Buyers are snapping up homes faster than they can be listed for sale, as the U.S. housing market continues to resist the pandemic’s economic undertow.
Marking the fifth straight month of growth in the housing market, sales of existing homes rose to a seasonally-adjusted annual rate of 6.85 million in October, a 4.3% increase over September and a 27% increase from October 2019, the National Association of Realtors reported Thursday. At that pace, unsold housing inventory would be depleted in just 2.5 months—the shortest timespan in the more than 20 years the NAR has been keeping track.
- Home sales in October rose for the fifth straight month, despite the pandemic economy.
- If sales continued at their current pace, every house on the market would be sold in just two and a half months, the shortest timespan ever recorded by the National Association of Realtors.
- Ultra-low mortgage rates are fueling demand. The average 30-year fixed mortgage dropped to a new record low of 2.72% this week.
- People are buying houses to cope with remote work and school, but low housing supply and rising prices may stifle growth, economists say.
Inventories of existing homes are being depleted to record lows as buyers take advantage of unprecedented interest rates to get bigger or second homes.

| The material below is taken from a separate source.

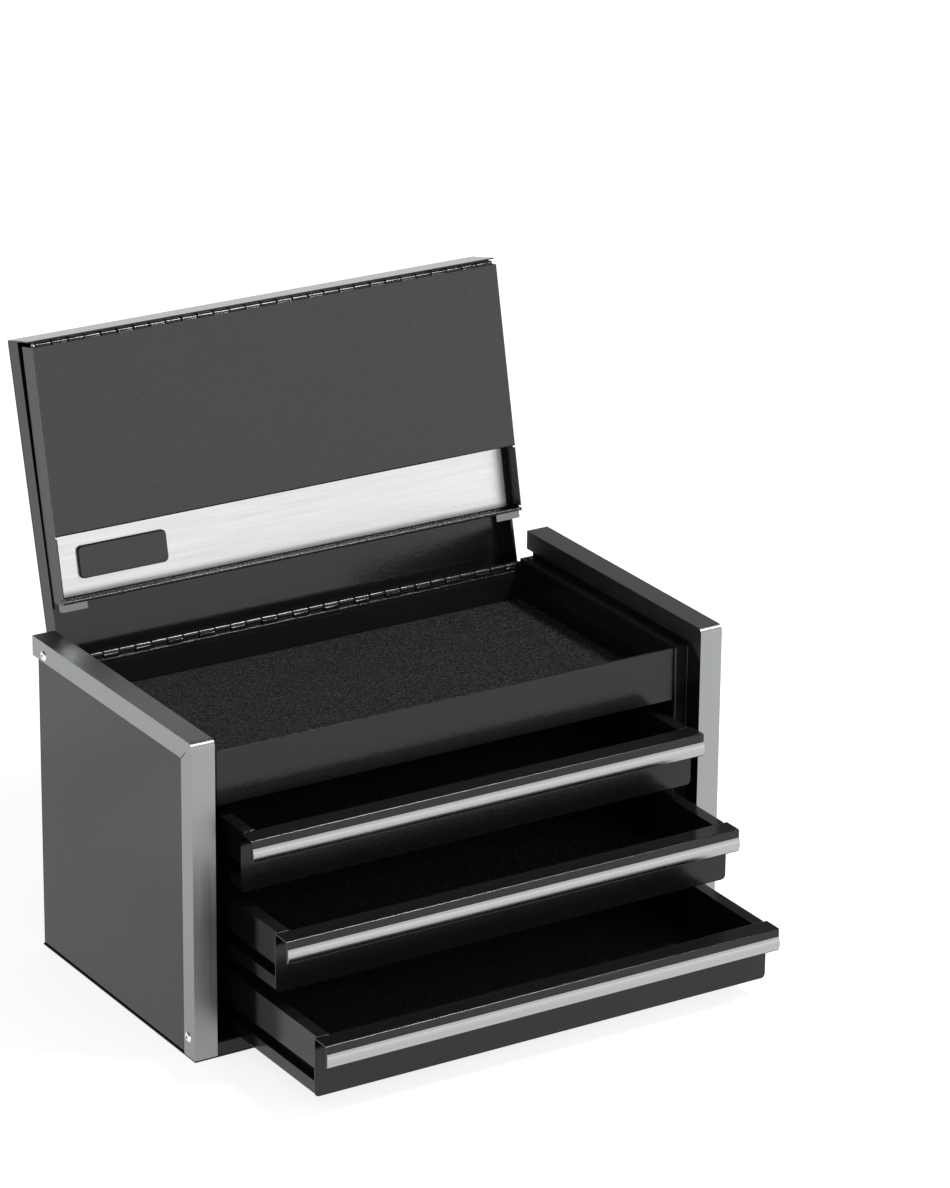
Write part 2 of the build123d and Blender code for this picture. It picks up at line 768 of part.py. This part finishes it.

Buyers are looking for more space inside and out as homes become remote offices, schools, and gyms in the COVID-19 pandemic. Home builders are scrambling to keep up, breaking ground on more single-family homes in October than at any point in the past 13 years, despite colder weather, government data released Wednesday showed.
“The COVID-induced race for space continues,” economists at Wells Fargo Securities wrote in a commentary.
Mortgage rates continue to set new record lows, and on Thursday, Freddie Mac said the fixed rate for a 30-year mortgage now averages just 2.72%—the lowest in the 49 years the company has been tracking it. As basic economics would dictate, increasing demand and decreasing supply continue to drive up prices: The median price for a single-family home rose to $317,700, less than 1% higher than in September but up 16% from October 2019.
"Considering that we remain in a period of stubbornly high unemployment relative to pre-pandemic levels, the housing sector has performed remarkably well this year," Lawrence Yun, NAR's chief economist, said in a statement.
Indeed, the U.S. unemployment rate is still about double what it was before the COVID-19 outbreak in March, and there were still 11.1 million people out of work in October, according to the latest figures from the Bureau of Labor Statistics. Some analysts think these contradictions will soon catch up to the hot housing market, and that the party is destined to peter out.
“We do expect the pace of sales to slow in the fourth quarter, with a weak recovery, resurgent pandemic and depleted inventories,” said Oxford Economics in a research note.
Wells Fargo economists also foresee the market cooling: “While we expect this strong pace of sales to continue, the pace of improvement may soon slow,” they wrote in their comment, noting that the number of pending home sales fell 2.2% in September. This metric is more of a leading indicator because it tracks homes that are under contract but haven’t yet been sold.
Separately, a report on third-quarter housing activity (July-September) showed 3.25 million mortgages were originated on residential properties of 1 to 4 units during the third quarter, a 17% increase from the second quarter and the most in 13 years. Purchase mortgages accounted for much of that increase, with growth in those outpacing refinancings for the first time in more than a year, according to ATTOM Data Solutions, a property data company.